▸ **To do**
Take the data below and copy exactly the lines starting at the one with "bake_transform(piece)" and finishing at the one with "bake_transform(bottom)", both included.

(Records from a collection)
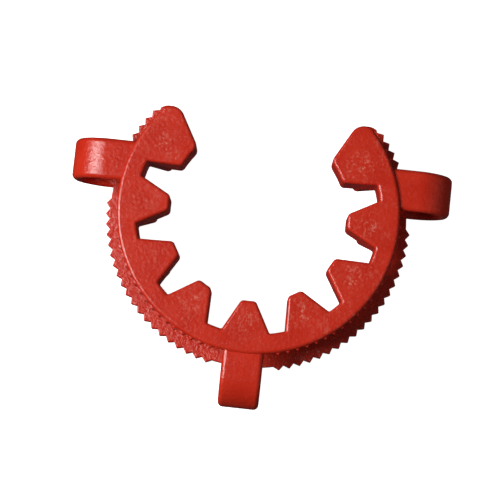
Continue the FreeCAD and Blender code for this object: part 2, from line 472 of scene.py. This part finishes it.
def finished(name, mesh):
    """Turns a bmesh into a smoothly shaded object with crisp corners."""
    bmesh.ops.recalc_face_normals(mesh, faces=mesh.faces)
    data = bpy.data.meshes.new(name)
    mesh.to_mesh(data)
    mesh.free()
    data.shade_smooth()
    data.set_sharp_from_angle(angle=math.radians(SMOOTH_ANGLE))
    piece = bpy.data.objects.new(name, data)
    bpy.context.collection.objects.link(piece)
    normals = piece.modifiers.new("flat_faces_stay_flat", "WEIGHTED_NORMAL")
    normals.keep_sharp = True
    return piece


# ---------------------------------------------------------------------------
# Material
# ---------------------------------------------------------------------------
class Shading:
    """Short ways to add the nodes that a procedural material is made of."""

    def __init__(self, material):
        material.use_nodes = True
        self.nodes = material.node_tree.nodes
        self.links = material.node_tree.links
        self.shader = self.nodes["Principled BSDF"]
        self.place = self.nodes.new("ShaderNodeTexCoord").outputs["Object"]

    def noise(self, scale, detail=3.0, roughness=0.5, place=None):
        texture = self.nodes.new("ShaderNodeTexNoise")
        texture.inputs["Scale"].default_value = scale
        texture.inputs["Detail"].default_value = detail
        texture.inputs["Roughness"].default_value = roughness
        self.links.new(place or self.place, texture.inputs["Vector"])
        return texture.outputs["Fac"]

    def ramp(self, value, low, high, out_low=0.0, out_high=1.0):
        node = self.nodes.new("ShaderNodeMapRange")
        self.links.new(value, node.inputs["Value"])
        node.inputs["From Min"].default_value = low
        node.inputs["From Max"].default_value = high
        node.inputs["To Min"].default_value = out_low
        node.inputs["To Max"].default_value = out_high
        return node.outputs["Result"]

    def math(self, operation, *values):
        node = self.nodes.new("ShaderNodeMath")
        node.operation = operation
        for value, socket in zip(values, node.inputs):
            if isinstance(value, float):
                socket.default_value = value
            else:
                self.links.new(value, socket)
        return node.outputs[0]

    def stretched(self, turn, stretch):
        """Object coordinates turned about Z and squeezed along one axis, for scratches."""
        node = self.nodes.new("ShaderNodeMapping")
        node.inputs["Rotation"].default_value = (0, 0, math.radians(turn))
        node.inputs["Scale"].default_value = (1, stretch, 1)
        self.links.new(self.place, node.inputs["Vector"])
        return node.outputs["Vector"]

    def mix(self, share, first, second):
        node = self.nodes.new("ShaderNodeMix")
        node.data_type = "RGBA"
        self.links.new(share, node.inputs["Factor"])
        for socket, colour in zip([i for i in node.inputs if i.type == "RGBA"], (first, second)):
            if isinstance(colour, tuple):
                socket.default_value = (*colour, 1)
            else:
                self.links.new(colour, socket)
        return [o for o in node.outputs if o.type == "RGBA"][0]


def tooth_centres(shading, x, y, z):
    """A mask that is 1 at the middle of each tooth's face and fades out round it."""
    angle = shading.math("ARCTAN2", x, shading.math("MULTIPLY", y, -1.0))
    teeth = shading.math("DIVIDE", angle, math.radians(TOOTH_PITCH))
    across = shading.math("SUBTRACT", teeth, shading.math("ROUND", teeth))
    across = shading.math("MULTIPLY", across, math.radians(TOOTH_PITCH) * SCUFF_RADIUS)
    squares = shading.math("ADD", shading.math("MULTIPLY", x, x), shading.math("MULTIPLY", y, y))
    along = shading.math("SUBTRACT", shading.math("SQRT", squares), SCUFF_RADIUS)
    distance = shading.math("SQRT", shading.math("ADD", shading.math("MULTIPLY", across, across),
                                                 shading.math("MULTIPLY", along, along)))
    near = shading.ramp(distance, SCUFF_REACH, 0.0)
    on_face = shading.ramp(z, (TOTAL_HEIGHT - 0.3) * MM, (TOTAL_HEIGHT - 0.1) * MM)
    return shading.math("MULTIPLY", near, on_face)


def scuff_and_sheen_places(shading, x, y, z):
    """How pale each place is painted: real scuffs at the tooth centres, and pale speckled patches
    on the face that are partly painted sheen; strongest on the right and by the mouth.
    """
    in_front = shading.ramp(z, (LIP_BOTTOM + 0.1) * MM, (LIP_BOTTOM + 0.4) * MM, 0.0, 0.25)
    # pale patches over the face: partly scuffs, partly painted sheen
    patches = shading.math("MULTIPLY", shading.ramp(shading.noise(120, 2), 0.46, 0.68), in_front)
    centres = shading.math("MULTIPLY", tooth_centres(shading, x, y, z),
                           shading.ramp(shading.noise(260), 0.34, 0.56))
    # paler towards the right: more scuffs there, and painted sheen on the right band
    right = shading.ramp(x, -LIP_RADIUS * MM, BACK_TIP_RADIUS * MM, 0.35, 1.0)
    by_mouth = shading.ramp(y, 4 * MM, 12 * MM)
    return shading.math("MULTIPLY", shading.math("MAXIMUM", patches, centres),
                        shading.math("MAXIMUM", right, by_mouth))


def red_plastic():
    """Satin moulded plastic: faint mottling, a fine leathery skin, and pale scuffs that are
    partly painted sheen and painted highlight specks.
    """
    material = bpy.data.materials.new("red_moulding")
    shading = Shading(material)
    shader = shading.shader
    split = shading.nodes.new("ShaderNodeSeparateXYZ")
    shading.links.new(shading.place, split.inputs[0])
    x, y, z = split.outputs
    mottle = shading.ramp(shading.noise(160), 0.35, 0.65)
    colour = shading.mix(mottle, RED, RED_LIGHT)
    specks = shading.ramp(shading.noise(1600, 3, 0.7), 0.54, 0.62)
    scratches = shading.noise(1500, 2, 0.5, shading.stretched(35, 0.25))
    marks = shading.math("MAXIMUM", specks, shading.ramp(scratches, 0.60, 0.70, 0.0, 0.8))
    # pale marks painted into the base colour: real scuffs and painted highlight specks
    scuff_and_sheen_share = shading.math("MULTIPLY", marks, scuff_and_sheen_places(shading, x, y, z))
    colour = shading.mix(scuff_and_sheen_share, colour, SCUFF_AND_SHEEN)
    shading.links.new(colour, shader.inputs["Base Color"])
    rough = shading.ramp(shading.noise(420, 3, 0.6), 0.3, 0.7, 0.21, 0.31)
    shading.links.new(rough, shader.inputs["Roughness"])
    skin = shading.noise(1100, 5, 0.6)
    bump = shading.nodes.new("ShaderNodeBump")
    bump.inputs["Strength"].default_value = 0.8
    depth = shading.ramp(z, (BACK_THICKNESS + 1) * MM, BACK_THICKNESS * MM,
                         SKIN_DEPTH, BACK_SKIN_DEPTH)
    shading.links.new(depth, bump.inputs["Distance"])
    shading.links.new(skin, bump.inputs["Height"])
    shading.links.new(bump.outputs["Normal"], shader.inputs["Normal"])
    shader.inputs["IOR"].default_value = 1.49
    shader.inputs["Specular IOR Level"].default_value = 0.65
    return material


def floor_white():
    material = bpy.data.materials.new("floor_white")
    material.use_nodes = True
    shader = material.node_tree.nodes["Principled BSDF"]
    shader.inputs["Base Color"].default_value = (*FLOOR_WHITE, 1)
    shader.inputs["Roughness"].default_value = 0.9
    shader.inputs["Emission Color"].default_value = (1, 1, 1, 1)
    shader.inputs["Emission Strength"].default_value = 1.0
    return material


def add_ring(level, layers, loop, plastic):
    """The six pieces of one ring, each holding its own flexure."""
    stops = [0.0, *CUT_ANGLES, None]
    bodies = ["crown", "inner", "outer", "end"]
    for n in range(3):
        for side, sign in (("right", 1), ("left", -1)):
            low, high = stops[n], stops[n + 1]
            if sign < 0:
                low, high = (None if high is None else -high), -low
            name = f"{level}_{side}_{bodies[n]}_to_{bodies[n + 1]}"
            piece = ring_piece(name, layers, piece_runs(loop, low, high))
            piece.data.materials.append(plastic)
            first = f"{level}_crown" if n == 0 else f"{level}_{side}_{bodies[n]}"
            second = f"{level}_{side}_{bodies[n + 1]}"
            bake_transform(piece)
            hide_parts(first + "_segment", second + "_segment")


def add_bridges(plastic):
    """The bottom bridge in one piece, and each side bridge in two halves."""
    front, back = bow_path(BOTTOM_REACH)
    whole = [(*station, 0) for station in front + back]
    bottom = strap("bottom_bridge", whole, -90, 0)
    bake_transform(bottom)
    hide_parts("bottom_bridge_front_half", "bottom_bridge_back_half")
    pieces = [bottom]
    front, back = bow_path(SIDE_REACH)
    reach = front[-1][0]
    tongue = [(reach, BOW_MIDDLE - drop, 0, TONGUE_INSET) for drop in (0.0, TONGUE_LENGTH)]
    upper = [(*station, 0) for station in front] + tongue
    lower = [(*station, 0) for station in [front[-1]] + back]
    for side, turn in (("right", 0), ("left", 180)):
        for level, stations in (("front", upper), ("back", lower)):
            half = strap(f"{side}_bridge_{level}", stations, turn, SIDE_BRIDGE_Y)
            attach(half, f"{level}_{side}_end")
            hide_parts(f"{side}_bridge_{level}_half")
            pieces.append(half)
    for piece in pieces:
        piece.data.materials.append(plastic)


def add_floor():
    bpy.ops.mesh.primitive_plane_add(size=FLOOR_SIZE, location=(0, 0, 0))
    floor = bpy.context.object
    floor.name = "floor"
    floor.data.materials.append(floor_white())
    floor.visible_diffuse = False
    floor.visible_glossy = False


def add_area_light(name, place, size, power):
    """A square lamp that shines on the clip."""
    data = bpy.data.lights.new(name, "AREA")
    data.size = size
    data.energy = power
    light = bpy.data.objects.new(name, data)
    light.location = place
    towards = Vector(LIGHT_TARGET) - Vector(place)
    light.rotation_euler = towards.to_track_quat("-Z", "Y").to_euler()
    bpy.context.collection.objects.link(light)
    return light


def add_world():
    """An even, dim studio above the floor that falls off to dark below it."""
    world = bpy.data.worlds.new("studio")
    world.use_nodes = True
    nodes = world.node_tree.nodes
    links = world.node_tree.links
    background = nodes["Background"]
    background.inputs["Color"].default_value = (1, 1, 1, 1)
    direction = nodes.new("ShaderNodeTexCoord").outputs["Generated"]
    split = nodes.new("ShaderNodeSeparateXYZ")
    links.new(direction, split.inputs[0])
    fade = nodes.new("ShaderNodeMapRange")
    fade.inputs["From Min"].default_value = WORLD_FADE[0]
    fade.inputs["From Max"].default_value = WORLD_FADE[1]
    fade.inputs["To Min"].default_value = WORLD_BELOW
    fade.inputs["To Max"].default_value = WORLD_ABOVE
    links.new(split.outputs["Z"], fade.inputs["Value"])
    links.new(fade.outputs["Result"], background.inputs["Strength"])
    bpy.context.scene.world = world


def add_camera():
    """Almost straight above the clip, turned a little and tilted towards the mouth."""
    data = bpy.data.cameras.new("camera")
    data.lens = CAMERA_LENS
    data.sensor_width = CAMERA_SENSOR
    data.clip_start = 0.01
    camera = bpy.data.objects.new("camera", data)
    camera.location = CAMERA_PLACE
    camera.rotation_euler = CAMERA_TURN
    bpy.context.collection.objects.link(camera)
    bpy.context.scene.camera = camera


def main():
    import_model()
    plastic = red_plastic()
    layers, loop = front_layers()
    add_ring("front", layers, loop, plastic)
    layers, loop = back_layers()
    add_ring("back", layers, loop, plastic)
    add_bridges(plastic)
    add_floor()
    add_area_light("key", KEY_PLACE, KEY_SIZE, KEY_POWER)
    fill = add_area_light("fill", FILL_PLACE, FILL_SIZE, FILL_POWER)
    fill.visible_glossy = False
    add_world()
    add_camera()
    bpy.context.scene.view_settings.view_transform = "Standard"


main()
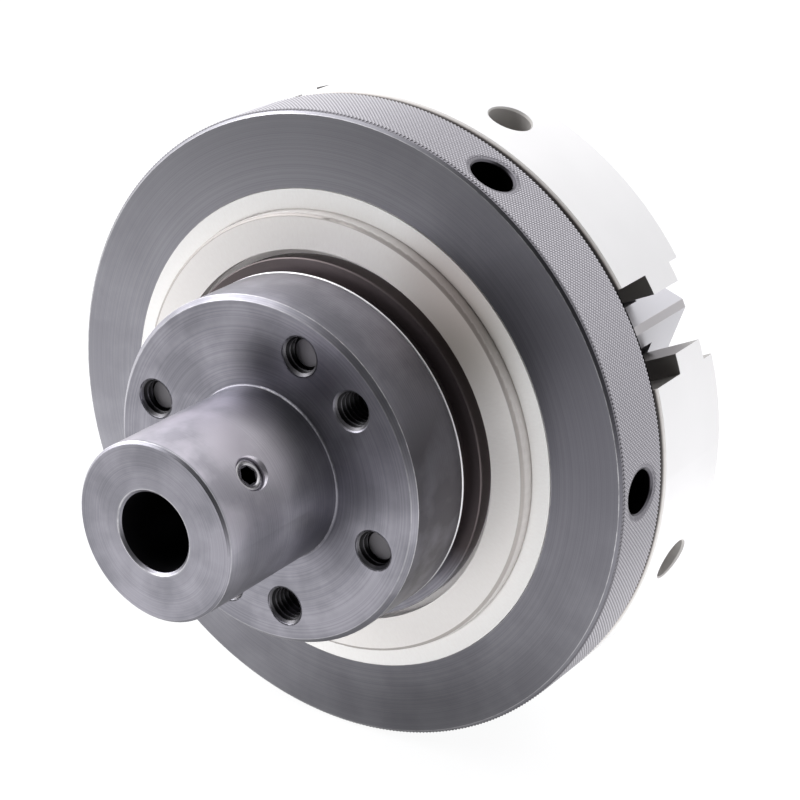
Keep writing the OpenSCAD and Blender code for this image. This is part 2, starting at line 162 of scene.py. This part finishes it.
def bead(r, y, size, segments=240, sides=12):
    """A thin round bead about the Y axis: a torus of radius r at y whose section has the radius
    size. All three are in mm."""
    turn, angle = np.meshgrid(np.arange(segments) * TAU / segments, np.arange(sides) * TAU / sides,
                              indexing="ij")
    points = round_axis(turn, (r + size * np.cos(angle)) * MM, (y + size * np.sin(angle)) * MM)
    column, k = np.arange(segments)[:, None], np.arange(sides)[None]
    n, m, after = column * sides, (column + 1) % segments * sides, (k + 1) % sides
    return points, np.stack([n + k, n + after, m + after, m + k], -1).reshape(-1, 4)


def thread_wall(turn, y0, y1):
    """Inner thread behind a chamfer: a tube round a hole's axis, its faces towards that axis.

    Its radius runs from the crest to the root and back once a pitch along a helix, as a clipped
    triangle wave of y / pitch - angle / full turn, and is never less than a 45 degree cone that
    starts at the root at y0. The last row lies at the root. Bright is 1 on the crests, 0 a little
    below them, where the material paints the flanks near black as painted shade, and in between on
    the cone."""
    crest, root = THREAD_R
    cone_length, crest_height = 0.55 * MM, 0.12 * MM
    rows = int(round((y1 - y0) / THREAD_PITCH * THREAD_ROWS)) + 1
    angle, y = np.meshgrid(np.arange(THREAD_SIDES) * TAU / THREAD_SIDES,
                           np.linspace(y0, y1, rows), indexing="ij")
    phase = (y / THREAD_PITCH - angle / TAU) % 1
    wave = np.clip(1.3 * (1 - np.abs(2 * phase - 1)) - 0.15, 0, 1)
    radius = np.maximum(crest + (root - crest) * wave, root - (y - y0))
    radius[:, -1] = root
    points = np.stack([HOLE_CIRCLE * math.cos(turn) + radius * np.cos(angle), y,
                       HOLE_CIRCLE * math.sin(turn) + radius * np.sin(angle)], -1)
    n, m = tube_index(THREAD_SIDES, rows)
    bright = np.clip(1 - (radius - crest) / crest_height, 0, 1)
    bright = np.where(y - y0 < cone_length, 0.7, bright)
    return points, np.stack([n, m, m + 1, n + 1], -1).reshape(-1, 4), bright


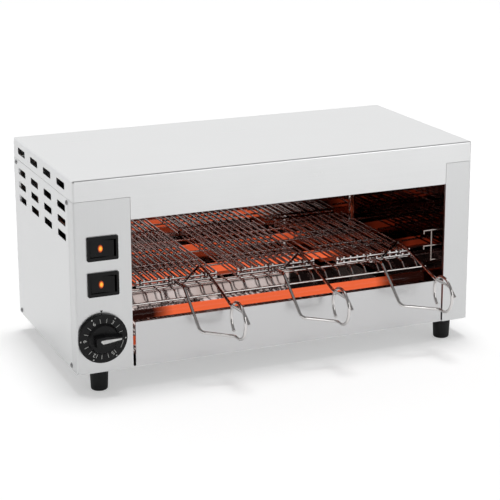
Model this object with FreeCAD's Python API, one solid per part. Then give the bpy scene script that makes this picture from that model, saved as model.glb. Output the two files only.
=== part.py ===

▸ **Reply to the exercise**
            bake_transform(piece)
            hide_parts(first + "_segment", second + "_segment")


def add_bridges(plastic):
    """The bottom bridge in one piece, and each side bridge in two halves."""
    front, back = bow_path(BOTTOM_REACH)
    whole = [(*station, 0) for station in front + back]
    bottom = strap("bottom_bridge", whole, -90, 0)
    bake_transform(bottom)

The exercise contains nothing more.